She drove seven hours from her home in Northern California to attend the CAGOP convention and hear President Trump. “He was at the top of his game, and ‘spot-on’ about the problems we’re up against,” she said.

Blaming nonsensical policies on Democrat leaders, President Trump repeatedly exclaimed, “These people are crazy!”

Fuel regulations unique to California help drive up the cost of gasoline above $6 a gallon, nearly twice the national average.

Water-use restrictions turn fertile farmlands parched and barren, while millionaires are discouraged from taking decent showers.

“They’re told to hurry up; you’re only allowed a small amount of water … That’s why rich people from Beverly Hills, generally speaking, don’t smell so good,” President Trump remarked, touching off peals of laughter.

The former president, in a reference to his distinctive comb-over hairstyle, quipped that water flow is key because “I want to work really hard on my hair.” The audience snickered.

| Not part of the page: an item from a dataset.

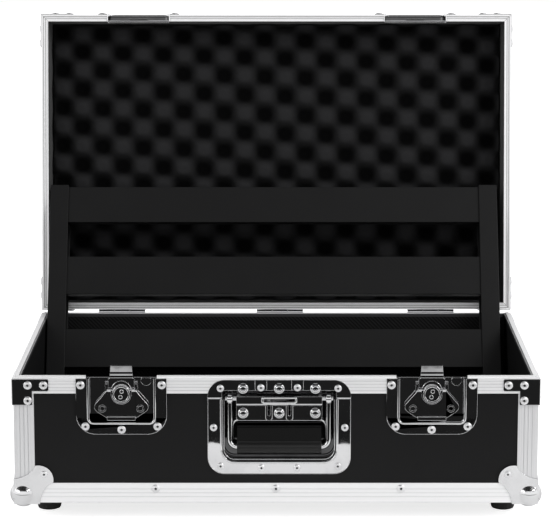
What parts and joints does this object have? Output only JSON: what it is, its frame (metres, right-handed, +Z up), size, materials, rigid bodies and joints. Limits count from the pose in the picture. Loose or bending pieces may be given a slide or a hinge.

President Trump also blamed Democrat policies for fostering illegal immigration, large homeless encampments, “out-of-control taxes,” rolling power outages, “child sex mutilation” stemming from  transgender ideology, and “bands of looters, criminals and thugs.”

“Other than that, I think they’re doing quite a good job,” he said sarcastically. As the audience howled with laughter, he added: “How the hell do people vote for these people?”

‘Sacrificed Everything’

The former president made few references to the criminal indictments he faces, perhaps because federal prosecutors have been pushing for judges to restrict his speech related to those cases.

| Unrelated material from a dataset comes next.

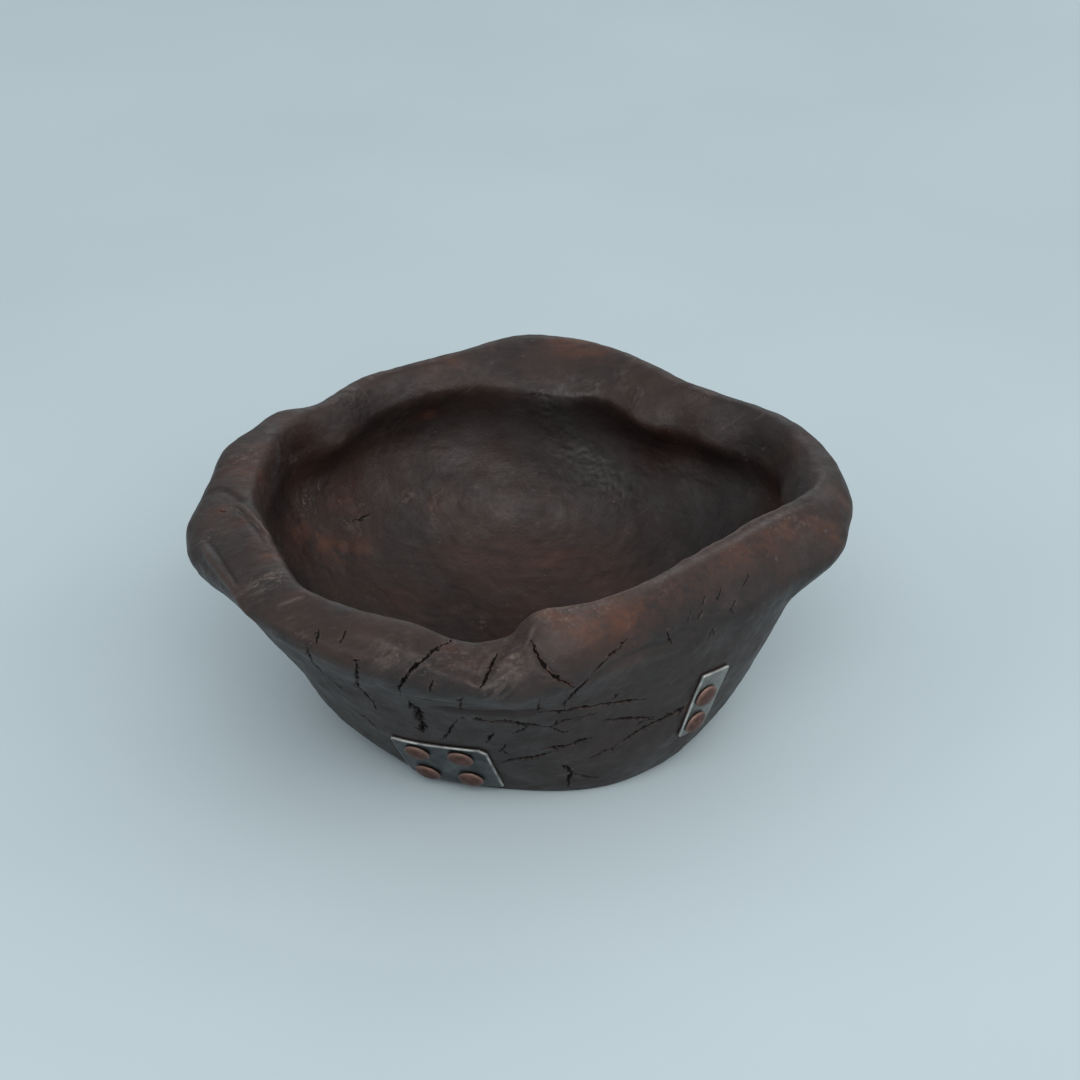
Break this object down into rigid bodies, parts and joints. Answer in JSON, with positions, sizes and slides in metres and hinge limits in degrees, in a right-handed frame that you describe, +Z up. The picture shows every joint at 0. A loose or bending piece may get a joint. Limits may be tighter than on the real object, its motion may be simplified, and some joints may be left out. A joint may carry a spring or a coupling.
{
  "type": "wooden bowl",
  "caption": "Hand-carved wooden bowl with a flat foot, flaring wall and thick wavy folded lip, mended outside with riveted metal patches.",
  "frame": {"origin": "middle of the foot's underside, on the plane the bowl stands on", "axes": "+Z up out of the mouth, -Y towards the side with the larger patch, +X to the right seen from there, along the bowl's widest line"},
  "size_m": [0.2907, 0.2716, 0.1258],
  "materials": {
    "stained_wood": "dark stained, hand rubbed, satin with worn reddish patches",
    "patch_metal": "aged grey sheet with bright worn edges",
    "rivet_copper": "aged copper, dull and darkened at the rim"
  },
  "bodies": {
    "root": {"bowl_body": "stained_wood", "front_patch_plate": "patch_metal", "side_patch_plate": "patch_metal", "front_rivet_1": "rivet_copper", "front_rivet_2": "rivet_copper", "front_rivet_3": "rivet_copper", "front_rivet_4": "rivet_copper", "side_rivet_1": "rivet_copper", "side_rivet_2": "rivet_copper"}
  },
  "joints": []
}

The former president has pleaded not guilty to charges alleging that he mishandled National Defense Information, falsified business records in New York, and conspired with others to upend the results of the 2020 election in Georgia. President Trump maintains that the election, which declared then-candidate Joe Biden the winner, was “rigged.”

In addition to the criminal cases, the former president faces several civil lawsuits. In one such case, a state judge in New York ruled that President Trump and his company are liable for fraud, for alleged overvaluation of assets and net worth in real-estate transactions, The Epoch Times reported.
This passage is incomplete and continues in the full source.